8. Clocks ticking. You better figure out your sexuality if you ever want to have a baby.
Thanks for your unwanted opinion on my biological clock; Surprisingly, I completely understand that when a sperm and an egg come together it makes a baby. No matter who I choose to have as my partner at the end of the day, I still have a functioning uterus meaning I can have a baby – even it is by my damn self if I so, please. At the end of the day it’s my life, my body, my choice; if I want to get a dog, name it baby, and push it around in a stroller then I will, goddamnit, I will.

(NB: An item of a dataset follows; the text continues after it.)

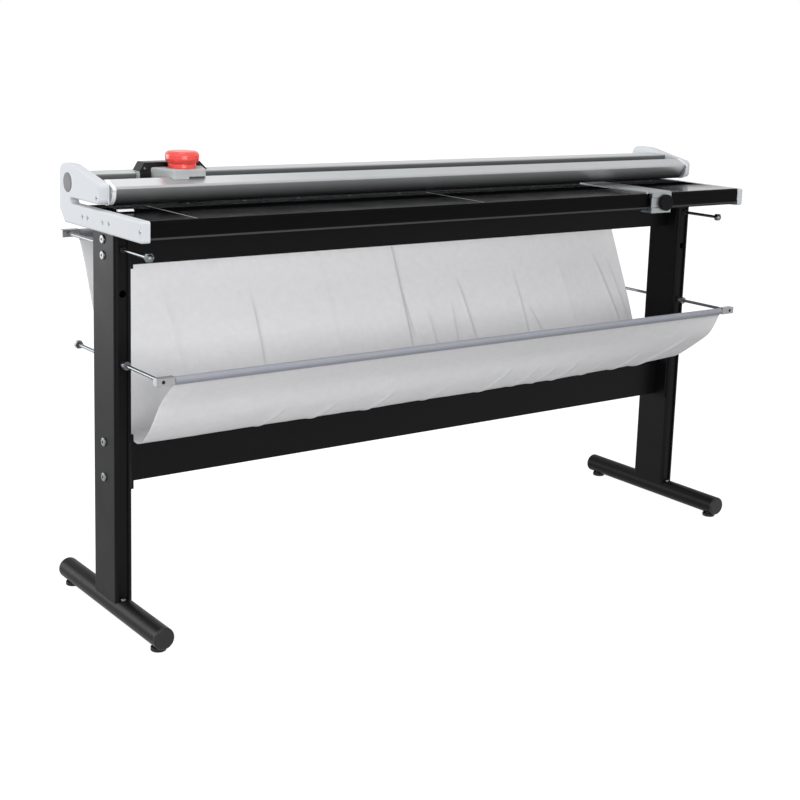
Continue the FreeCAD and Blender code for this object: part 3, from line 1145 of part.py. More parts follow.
def carriage_housing():
    """The light grey cover, open below and behind; its left side reaches down into the channel."""
    low = RAIL_CLEAR_Z - HOUSING_SKIRT_DROP
    body = housing_plan(0.0, low, HOUSING_TOP_Z)
    rim = [e for e in body.Edges
           if e.BoundBox.ZMin > HOUSING_TOP_Z - 0.1 and e.BoundBox.YMin < HOUSING_BACK_Y - 0.1]
    body = body.makeFillet(HOUSING_EDGE_RADIUS, rim)
    body = body.cut(housing_plan(HOUSING_WALL, low - 1.0, HOUSING_TOP_Z - HOUSING_WALL))
    front = HOUSING_FRONT_Y - 1.0
    skirt_front = CHANNEL_FRONT_Y + HOUSING_SKIRT_GAP
    over_rail = ((front, low - 1.0), (skirt_front, low - 1.0), (skirt_front, RAIL_CLEAR_Z),
                 (CHANNEL_FRONT_Y, RAIL_CLEAR_Z), (front, front_rail_roof(front) + RUN_OVER_GAP))
    left = HEAD_X - 2 * HOUSING_BACK_LEFT_REACH
    right = HEAD_X + 2 * HOUSING_BACK_RIGHT_REACH
    body = body.cut(bar_x(over_rail, left, right))
    body = body.cut(box(HEAD_X, right, front, HOUSING_BACK_Y + 1.0, low - 1.0, RAIL_CLEAR_Z))
    body = body.cut(knob_stem_bore(BRIDGE_Z))
    post_length = HOUSING_TOP_Z - HOUSING_WALL - BRIDGE_TOP_Z
    for x in HOUSING_SCREW_XS:
        start = V(x, HOUSING_SCREW_Y, BRIDGE_TOP_Z)
        post = ring(HOUSING_POST_RADIUS, HOUSING_SCREW_RADIUS + SEAT_GAP, start, Z_AXIS, post_length)
        body = body.fuse(post)
    return body


def carriage_screws():
    """Small screws that hold the cover from below, and the bright one on the ridge."""
    screws = []
    length = HOUSING_TOP_Z - HOUSING_WALL - BRIDGE_Z - SLIDE_GAP
    for x in HOUSING_SCREW_XS:
        seat = V(x, HOUSING_SCREW_Y, BRIDGE_Z)
        head = rod(HOUSING_SCREW_HEAD_RADIUS, seat, -Z_AXIS, 2.0)
        screws.append(head.fuse(rod(HOUSING_SCREW_RADIUS, seat, Z_AXIS, length)))
    seat = V(RIDGE_LEFT_TOP_X, RIDGE_FRONT_Y, BRIDGE_Z + RIDGE_SCREW_RISE)
    screws.append(rod(RIDGE_SCREW_RADIUS, seat, -Y_AXIS, 1.8))
    return screws


def wiper_plate():
    """The light grey plate on the left end of the head."""
    return box(FRAME_LEFT_X - WIPER_THICKNESS, FRAME_LEFT_X, END_BLOCK_BACK_Y - WIPER_WIDTH,
               END_BLOCK_BACK_Y, BRIDGE_Z - WIPER_HEIGHT, BRIDGE_Z)


def roller_axles():
    """Two shouldered pins through the black body; a clip at each end keeps the roller on."""
    axles = []
    clip = ROLLER_CLIP_THICKNESS
    front_y = FRONT_ROLLER_Y - RUN_GAP - clip
    back_y = REAR_ROLLER_Y + ROLLER_WIDTH + RUN_GAP + clip
    front_shoulder_y = FRONT_ROLLER_Y + ROLLER_WIDTH + RUN_GAP
    for x, (seat_front, seat_back) in zip(ROLLER_XS, AXLE_SEATS):
        pin = rod(ROLLER_AXLE_RADIUS, V(x, front_y, GROOVE_CENTRE_Z), Y_AXIS, back_y - front_y)
        turned = [
            rod(ROLLER_SHOULDER_RADIUS, V(x, front_y, GROOVE_CENTRE_Z), Y_AXIS, clip),
            rod(ROLLER_SHOULDER_RADIUS, V(x, back_y - clip, GROOVE_CENTRE_Z), Y_AXIS, clip),
            rod(ROLLER_SHOULDER_RADIUS, V(x, front_shoulder_y, GROOVE_CENTRE_Z), Y_AXIS,
                seat_front - front_shoulder_y),
            rod(ROLLER_SHOULDER_RADIUS, V(x, seat_back, GROOVE_CENTRE_Z), Y_AXIS,
                REAR_ROLLER_Y - RUN_GAP - seat_back),
        ]
        axles.append(pin.fuse(turned).removeSplitter())
    return axles


def guide_roller(x, y):
    return ring(ROLLER_RADIUS, ROLLER_AXLE_RADIUS + RUN_GAP, V(x, y, GROOVE_CENTRE_Z), Y_AXIS, ROLLER_WIDTH)


def blade_axle():
    """The blade's pin, fixed in the frame plate."""
    seat = V(BLADE_X, FRAME_PLATE_Y, BLADE_Z)
    length = BLADE_Y + BLADE_THICKNESS + BLADE_NUT_LENGTH - FRAME_PLATE_Y
    head = rod(BLADE_AXLE_HEAD_RADIUS, seat, -Y_AXIS, BLADE_AXLE_HEAD_LENGTH)
    return rod(BLADE_AXLE_RADIUS, seat, Y_AXIS, length).fuse(head)


def blade_spring():
    """A short coil round the axle that presses the blade against the fixed one."""
    low = FRAME_PLATE_BACK_Y + SPRING_WIRE + SPRING_END_GAP
    high = HUB_Y - SPRING_WIRE - SPRING_END_GAP
    pitch = (high - low) / SPRING_TURNS
    helix = Part.makeHelix(pitch, high - low, SPRING_MEAN_RADIUS)
    profile = Part.Wire(Part.makeCircle(SPRING_WIRE, V(SPRING_MEAN_RADIUS, 0, 0), Y_AXIS))
    coil = Part.Wire(helix).makePipeShell([profile], True, True)
    coil.rotate(V(0, 0, 0), X_AXIS, -90)
    coil.translate(V(BLADE_X, low, BLADE_Z))
    return coil


def cutting_blade():
    """The round blade with its hub and locking ring."""
    centre = V(BLADE_X, BLADE_Y, BLADE_Z)
    full = BLADE_RADIUS
    edge = BLADE_THICKNESS * 0.75
    disc = rod(full, centre, Y_AXIS, BLADE_THICKNESS - edge)
    bevel_start = centre + Y_AXIS * (BLADE_THICKNESS - edge)
    bevel = Part.makeCone(full, full - BLADE_BEVEL, edge, bevel_start, Y_AXIS)
    hub_start = centre - Y_AXIS * HUB_LENGTH
    length = HUB_LENGTH + BLADE_THICKNESS + BLADE_NUT_LENGTH
    hub = rod(HUB_RADIUS, hub_start, Y_AXIS, length)
    solid = disc.fuse([bevel, hub]).removeSplitter()
    return solid.cut(rod(BLADE_AXLE_RADIUS + RUN_GAP, hub_start, Y_AXIS, length))


def red_knob():
    """The mushroom-shaped grip, turned about Z."""
    base = HOUSING_TOP_Z
    neck = base + KNOB_NECK_HEIGHT
    top = base + KNOB_HEIGHT
    cap = KNOB_RADIUS
    foot = KNOB_NECK_RADIUS
    outline = (
        (0.0, base), (foot - 1.2, base), (foot - 0.35, base + 0.35, "arc"), (foot, base + 1.2),
        (foot, neck - 3.0), (foot - 0.6, neck - 1.4, "arc"), (foot - 2.0, neck - 0.8), (foot - 2.0, neck),
        (foot + 1.0, neck + 0.8), (cap - 1.6, neck + 5.0, "arc"), (cap, neck + 11.0), (cap, top - 12.0),
        (cap - 2.6, top - 3.4, "arc"), (cap - 9.5, top), (0.0, top),
    )
    profile = wire_yz([(KNOB_Y + p[0],) + tuple(p[1:]) for p in outline], HEAD_X)
    solid = Part.Face(profile).revolve(V(HEAD_X, KNOB_Y, 0), Z_AXIS, 360)
    return solid.cut(knob_stem_bore(base))


def knob_stem():
    length = HOUSING_TOP_Z + KNOB_STEM_DEPTH - BRIDGE_Z
    return rod(KNOB_STEM_RADIUS, V(HEAD_X, KNOB_Y, BRIDGE_Z), Z_AXIS, length)


def knob_stem_bore(z):
    """The room for the stem from z up to its end."""
    length = HOUSING_TOP_Z + KNOB_STEM_DEPTH - z
    return rod(KNOB_STEM_RADIUS + SEAT_GAP, V(HEAD_X, KNOB_Y, z), Z_AXIS, length)


# Side stop

def side_stop_plate():
    """The flat plate that lies across the table, square to the cut."""
    half = STOP_PLATE_WIDTH / 2
    low = TABLE_TOP_Z + SLIDE_GAP
    return rounded_slab(STOP_X - half, STOP_X + half, TABLE_FRONT_Y - SLIDE_GAP, STOP_PLATE_BACK_Y, low,
                        low + STOP_PLATE_THICKNESS, 2.0)


def side_stop_clamp():
    """The C-shaped clamp that slides along the front edge of the table and carries the plate."""
    half = STOP_CLAMP_WIDTH / 2
    inner = TABLE_FRONT_Y - SLIDE_GAP
    low = TABLE_BOTTOM_Z - SLIDE_GAP
    top = TABLE_TOP_Z + SLIDE_GAP + STOP_PLATE_THICKNESS
    web_back = STOP_CLAMP_WEB_Y + STOP_CLAMP_WEB
    flange = top - STOP_FLANGE_HEIGHT
    section = (
        (inner, top), (STOP_CLAMP_FRONT_Y + 2.0, top), (STOP_CLAMP_FRONT_Y, top - 2.0),
        (STOP_CLAMP_FRONT_Y, flange), (STOP_CLAMP_WEB_Y, flange - 1.5),
        (STOP_CLAMP_WEB_Y, low + 6.0), (STOP_CLAMP_FRONT_Y, low + 4.5),
        (STOP_CLAMP_FRONT_Y, low - STOP_FOOT_HEIGHT), (STOP_CLAMP_FOOT_Y, low - STOP_FOOT_HEIGHT),
        (STOP_CLAMP_FOOT_Y, low), (inner, low), (inner, low + 8.0), (web_back, low + 8.0),
        (web_back, flange - 2.0), (inner, flange - 2.0),
    )
    body = bar_x(section, STOP_X - half, STOP_X + half)
    hole = rod(STOP_SCREW_RADIUS + RUN_GAP, V(STOP_KNOB_X, STOP_CLAMP_FRONT_Y, STOP_KNOB_Z), Y_AXIS,
               STOP_CLAMP_REACH)
    return body.cut(hole)


def side_stop_knob():
    """The black knob and its screw, which presses on the table's front edge."""
    start = V(STOP_KNOB_X, STOP_KNOB_FRONT_Y, STOP_KNOB_Z)
    knob = rod(STOP_KNOB_RADIUS, start, Y_AXIS, STOP_KNOB_THICKNESS)
    rims = [e for e in knob.Edges if e.BoundBox.YLength < 0.1]
    knob = knob.makeFillet(1.5, rims)
    tip = TABLE_FRONT_Y + FRONT_LIP_STEP - SLIDE_GAP
    screw = rod(STOP_SCREW_RADIUS, start, Y_AXIS, tip - STOP_KNOB_FRONT_Y)
    return knob.fuse(screw)


def make_stand():
    right = column()
    export("right_column", right)
    export("left_column", mirror_x(right))
    export("left_foot_tube", foot_tube(-1))
    export("right_foot_tube", foot_tube(1))
    export("foot_tube_caps", foot_caps())
    export("foot_threaded_inserts", [foot_insert(x, y) for x, y in foot_places()])
    export("column_base_screws", base_screws())
    for number, (x, y) in enumerate(foot_places(), 1):
        export("levelling_foot_%d" % number, levelling_foot(x, y))
    export("upper_beam", beam(UPPER_BEAM_Z, UPPER_BEAM_HEIGHT, UPPER_PLATE_Z, UPPER_PLATE_HEIGHT))
    export("lower_beam", beam(LOWER_BEAM_Z, LOWER_BEAM_HEIGHT, LOWER_PLATE_Z, LOWER_PLATE_HEIGHT))
    export("beam_bolts", beam_bolts())


def make_basket():
    export("lower_basket_rods", basket_rods(LOWER_ROD_Z, -1))
    export("upper_basket_rods", basket_rods(UPPER_ROD_Z, 1))
    export("rod_bushes", rod_bushes())
    export("rod_end_nuts", rod_nuts())
    export("rod_collars", rod_collars())
    export("front_basket_bar", basket_bar(-BAR_Y, LOWER_ROD_Z))
    export("back_basket_bar", basket_bar(BAR_Y, UPPER_ROD_Z))
    export("bar_clamp_blocks", clamp_blocks())
    export("bar_clamp_screws", clamp_screws())
    export("catch_cloth", catch_cloth())


def make_table():
    export("table_front_profile", table_front_profile())
    export("table_board", table_board())
    export("table_inlay_lines", [inlay(x) for x in INLAY_POSITIONS])
    export("table_base_tray", table_tray())
    export("table_cross_ribs", table_ribs())
    export("counter_blade_bar", counter_blade_bar())
    export("counter_blade", counter_blade())
    export("counter_blade_screws", counter_screws())


def make_brackets_and_rails():
    right = bracket()
    export("right_end_bracket", right)
    export("left_end_bracket", mirror_x(right))
    export("bracket_screws", bracket_screws())
    export("bracket_disc_caps", disc_caps())
    export("front_rail", front_rail())
    export("front_rail_end_caps", front_rail_caps())
    export("rear_rail", rear_rail())
    export("clamp_strip", clamp_strip())
    export("clamp_strip_tab", strip_tab())
    export("carriage_end_buffers", end_buffers())


def make_cutting_head():
    export("carriage_frame", carriage_frame())
    export("carriage_housing", carriage_housing())
    export("carriage_wiper_plate", wiper_plate())
    export("carriage_screws", carriage_screws())
    export("roller_axles", roller_axles())
    number = 1
    for x in ROLLER_XS:
        for y in (FRONT_ROLLER_Y, REAR_ROLLER_Y):
            export("guide_roller_%d" % number, guide_roller(x, y))
            number += 1
    export("blade_axle", blade_axle())
    export("blade_spring", blade_spring())
    export("cutting_blade", cutting_blade())
    export("red_knob", red_knob())
    export("knob_stem", knob_stem())


def make_side_stop():
    export("side_stop_plate", side_stop_plate())
    export("side_stop_clamp", side_stop_clamp())
    export("side_stop_knob", side_stop_knob())


os.makedirs("parts", exist_ok=True)
make_stand()
make_basket()
make_table()
make_brackets_and_rails()
make_cutting_head()
make_side_stop()
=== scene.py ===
import json
import math

import bmesh
import bpy
from mathutils import Matrix, Vector, noise


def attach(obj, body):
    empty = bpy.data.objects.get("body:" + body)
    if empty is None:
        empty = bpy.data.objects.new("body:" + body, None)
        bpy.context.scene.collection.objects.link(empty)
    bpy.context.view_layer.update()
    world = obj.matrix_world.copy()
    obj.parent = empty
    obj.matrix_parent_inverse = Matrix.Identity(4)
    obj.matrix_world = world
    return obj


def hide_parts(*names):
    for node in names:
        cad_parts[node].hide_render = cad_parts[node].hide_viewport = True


# The looks of a large rotary paper trimmer on its stand: finishes for the CAD nodes, the hung cloth,
# the camera of the photograph and plain studio light. In metres and in the CAD frame, but the cloth is
# worked out in mm.

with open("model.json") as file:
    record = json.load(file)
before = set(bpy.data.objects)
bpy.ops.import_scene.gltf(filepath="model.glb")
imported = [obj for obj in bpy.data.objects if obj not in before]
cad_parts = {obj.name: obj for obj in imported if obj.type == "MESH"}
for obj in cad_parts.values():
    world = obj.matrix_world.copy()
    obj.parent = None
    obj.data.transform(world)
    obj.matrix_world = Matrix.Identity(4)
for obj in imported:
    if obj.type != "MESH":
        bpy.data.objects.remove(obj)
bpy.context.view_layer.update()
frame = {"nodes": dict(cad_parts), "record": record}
nodes = frame["nodes"]
MM = 0.001
ROOT = "stand_and_table"

# Helpers for shader nodes


def shader_of(material):
    return material.node_tree.nodes["Principled BSDF"]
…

9. Girl, you’re not bi-sexual. You just haven’t had the right d*^$ yet.
*fanning myself* My heart be still! Let me guess sir, your d*^$ is just the “right” d*^$? It’s the magical d*^$ that will cure me? Well, it’s so sad we will never find out because I would rather read the dictionary while having diarrhoea then waste one more moment of my life speaking with you.

10. This last one has been said to me by SO many men (men that barely know me). “So bi-sexual huh? You wanna have a threesome?”
Noooooooooooooo! And if I decide I want to, it will be with a person who I like and respect, not some random dude who looks and speaks to me like I’m a piece of meat.